[start Data supplied]
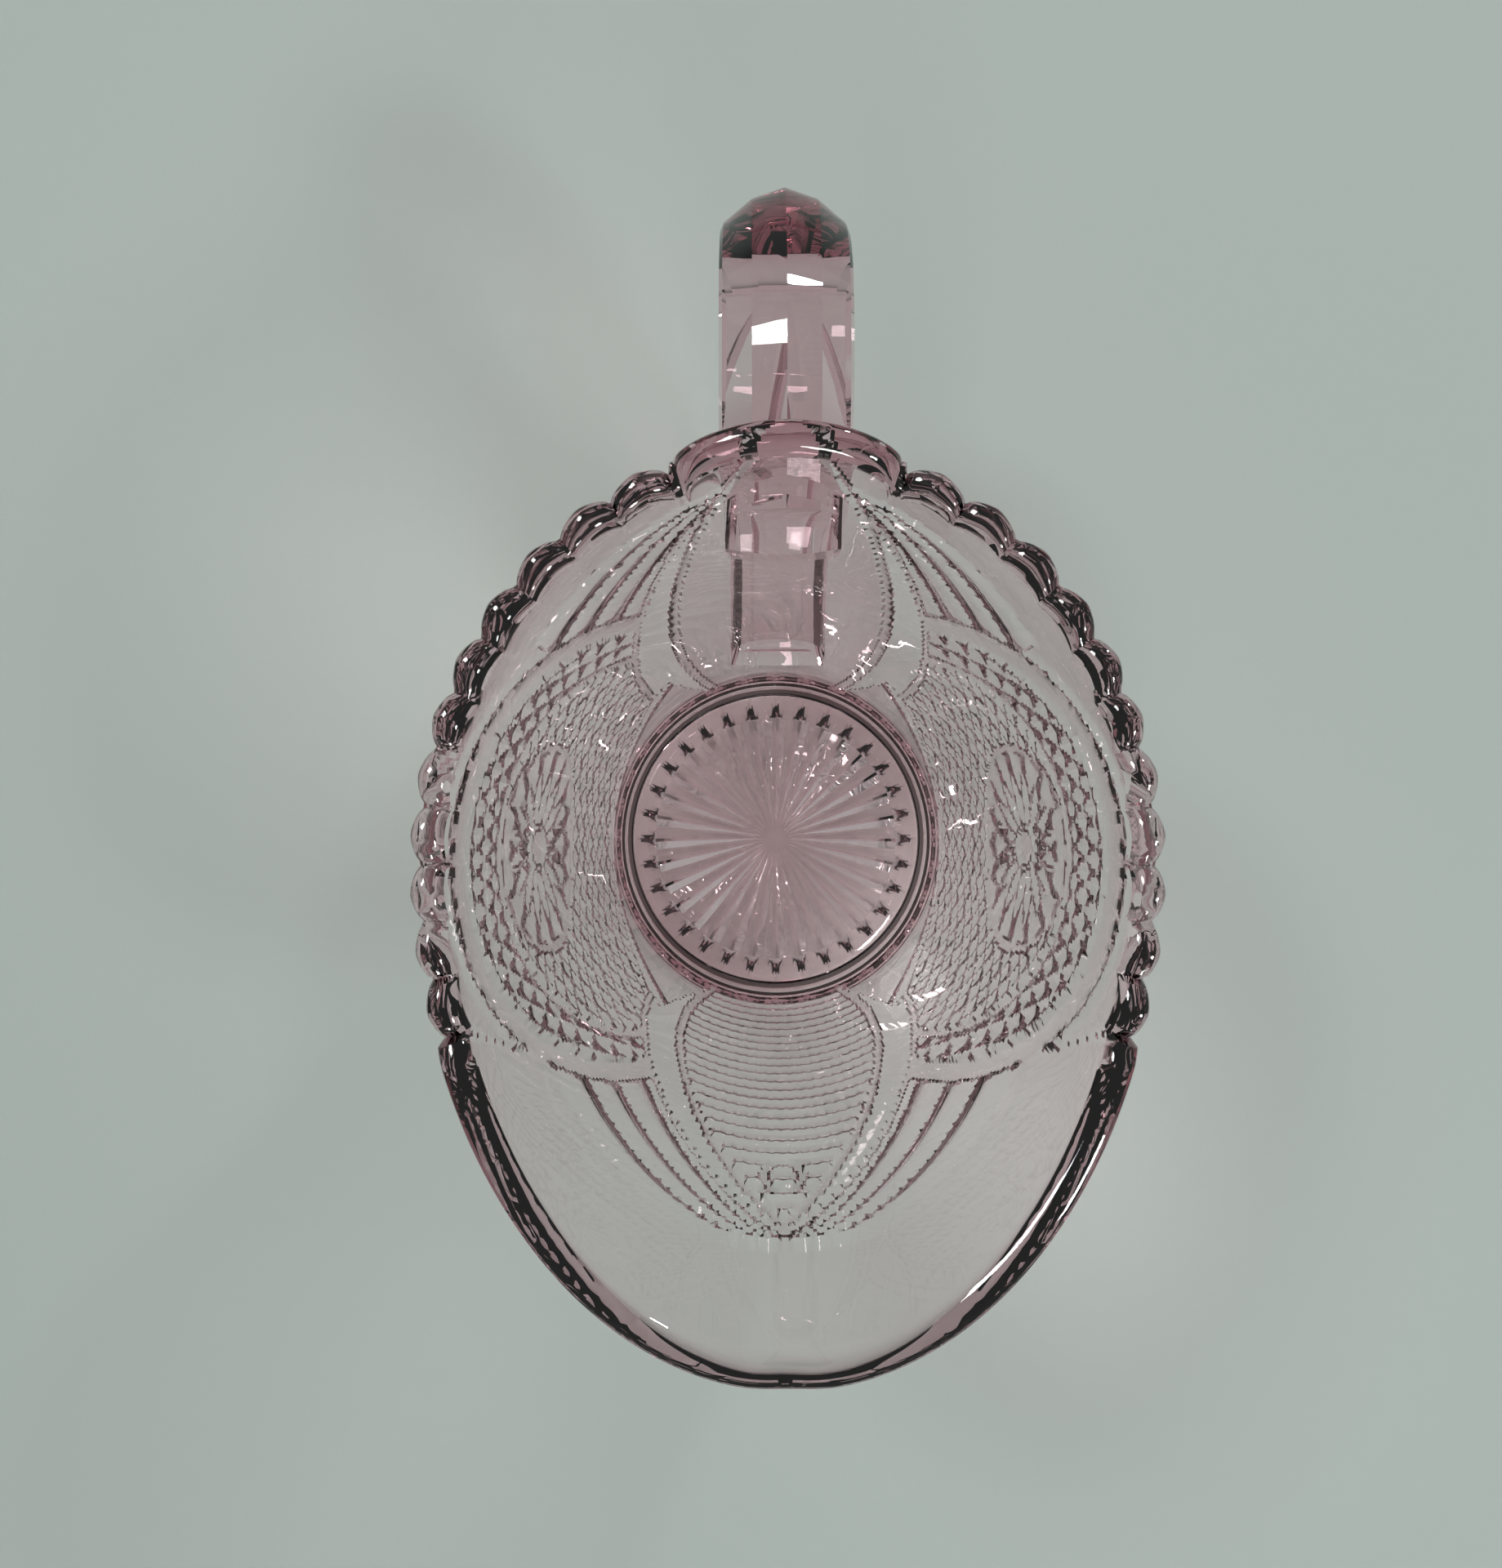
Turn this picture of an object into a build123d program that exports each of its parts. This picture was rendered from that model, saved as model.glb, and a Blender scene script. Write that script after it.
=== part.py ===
"""Pressed glass cream pitcher: star base, patterned wall panels, scalloped rims, spout and loop handle.

Millimetres, +Z up. The origin is the centre of the resting face; the spout points to -Y, the handle to +Y.
The vessel is one hollow egg-shaped form, wider towards the rim, and every zone of the pressing is cut from it,
so that neighbouring zones meet face to face. Angles round the vessel are measured from the handle.
"""
from math import cos, radians, sin
import os

from build123d import *

# Vessel: round at the foot, egg-shaped at the rim
foot_radius = 28.0
rim_half_width = 43.0
rim_to_handle = 49.0
rim_to_spout = 57.6
spout_flare_start = 40.0
spout_flare = 8.6
rim_height = 84.5
lip_height = 88.5
wall = 4.0
floor = 5.5
floor_round = 4.0
relief = 0.9

# Star base
base_top = 10.0
foot_ring_width = 3.0
foot_recess = 0.7
star_rays = 32
star_depth = 1.1
star_ray_width = 3.6
star_widest_at = 0.82
star_hub = 1.5
star_margin = 0.5

# Scalloped rims and the thumb rest between them
rim_band = 6.0
scallops = 11
scallop_from = 19.0
scallop_to = 116.0
notch_radius = 2.4
notch_depth = 1.3
thumb_rest_angle = 15.5

# Spout zone, seen from the side
spout_rim_at = 18.0
spout_joint_at = 26.2
spout_joint_height = 62.8
spout_level_from = 38.8
spout_level_height = 69.7

# Wall panels: medallions between two angles, end panels by their half widths seen from the front
medallion_from = 50.0
medallion_to = 130.0
handle_panel_top = 9.5
handle_panel_belly = 15.8
handle_panel_foot = 9.5
front_panel_top = 1.5
front_panel_belly = 15.6
front_panel_foot = 8.5
belly_height = 31.0

# Pressed ornament of the side panels
medallion_height = 47.0
medallion_radius = 13.5
medallion_petals = 16
petal_width = 3.0
button_radius = 2.6
arch_band_top = 78.0
arch_band_foot = 66.0
arch_band_half_span = 26.5
arch_band_width = 5.0
arch_line_top = 63.0
arch_line_foot = 40.0
arch_line_half_span = 28.5
arch_line_width = 1.4
fan_leaves = 5
handle_fan_root = (45.0, 77.0)
handle_fan_low = (36.0, 55.0)
handle_fan_high = (27.5, 63.0)
spout_fan_root = (-46.5, 69.0)
spout_fan_low = (-34.0, 46.0)
spout_fan_high = (-26.5, 56.0)
leaf_bow = 1.3

# Columns beside the handle and front panels, between two rails, and the canes of the front panel
column_width = 6.8
rail_width = 1.4
cane_pitch = 6.0
cane_gap = 1.6

# Handle: a ridged band, thickest at its roots
handle_width = 15.7
handle_ridge_width = 8.0
handle_ridge = 1.2
handle_shoulder = 4.2
handle_underside = 3.0
handle_arm_height = 75.5
handle_bend_reach = 76.8
handle_foot_height = 17.5
upper_root_thickness = 26.0
arm_thickness = 12.6
bend_thickness = 12.0
grip_thickness = 11.2
lower_root_thickness = 15.0

lofted_over = 4.0
loft_steps = 4
ornament_root = 1.0
beyond = 2 * rim_to_spout
band_bottom = rim_height - rim_band


def outline(height, inset):
    """The vessel's outline at one height, moved inwards by inset."""
    rise = height / lip_height
    flared = max(0.0, (height - spout_flare_start) / (lip_height - spout_flare_start)) ** 2
    half_width = foot_radius + (rim_half_width - foot_radius) * rise - inset
    to_handle = foot_radius + (rim_to_handle - foot_radius) * rise - inset
    to_spout = foot_radius + (rim_to_spout - spout_flare - foot_radius) * rise + spout_flare * flared - inset
    with BuildSketch(Plane.XY.offset(height)) as egg:
        with BuildLine():
            EllipticalCenterArc((0, 0), half_width, to_handle, 0, arc_size=180)
            EllipticalCenterArc((0, 0), half_width, to_spout, 180, arc_size=180)
        make_face()
    return egg.sketch


def vessel(inset, start):
    """Loft the vessel's form from a start height to above the lip."""
    spacing = (lip_height + lofted_over - start) / loft_steps
    loft([outline(start + spacing * step, inset) for step in range(loft_steps + 1)])


with BuildPart() as envelope:
    vessel(0, 0)

with BuildPart() as core:
    vessel(relief, 0)

with BuildPart() as hollow:
    vessel(wall, floor)
    fillet(hollow.faces().sort_by(Axis.Z)[0].edges(), floor_round)

with BuildPart() as rooted_core:
    vessel(relief + ornament_root, 0)

# The glass of the plain wall and of the patterned wall, and the layer that raised ornament is cut from
with BuildPart() as plain_wall:
    add(envelope.part)
    add(hollow.part, mode=Mode.SUBTRACT)

with BuildPart() as patterned_wall:
    add(core.part)
    add(hollow.part, mode=Mode.SUBTRACT)

with BuildPart() as skin:
    add(envelope.part)
    add(rooted_core.part, mode=Mode.SUBTRACT)


def around(angle, radius):
    """A point in plan at an angle from the handle, clockwise seen from above."""
    return (radius * sin(radians(angle)), radius * cos(radians(angle)))


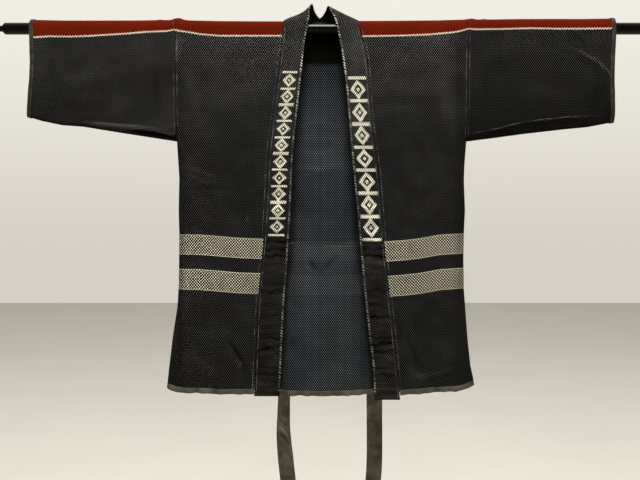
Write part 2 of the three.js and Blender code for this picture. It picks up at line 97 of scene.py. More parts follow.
[end Data supplied]
**Goal of the exercise:**
Copy each line above containing the string "parts".

**Result for this exercise:**
Turn this picture of an object into a build123d program that exports each of its parts. This picture was rendered from that model, saved as model.glb, and a Blender scene script. Write that script after it.
Write part 2 of the three.js and Blender code for this picture. It picks up at line 97 of scene.py. More parts follow.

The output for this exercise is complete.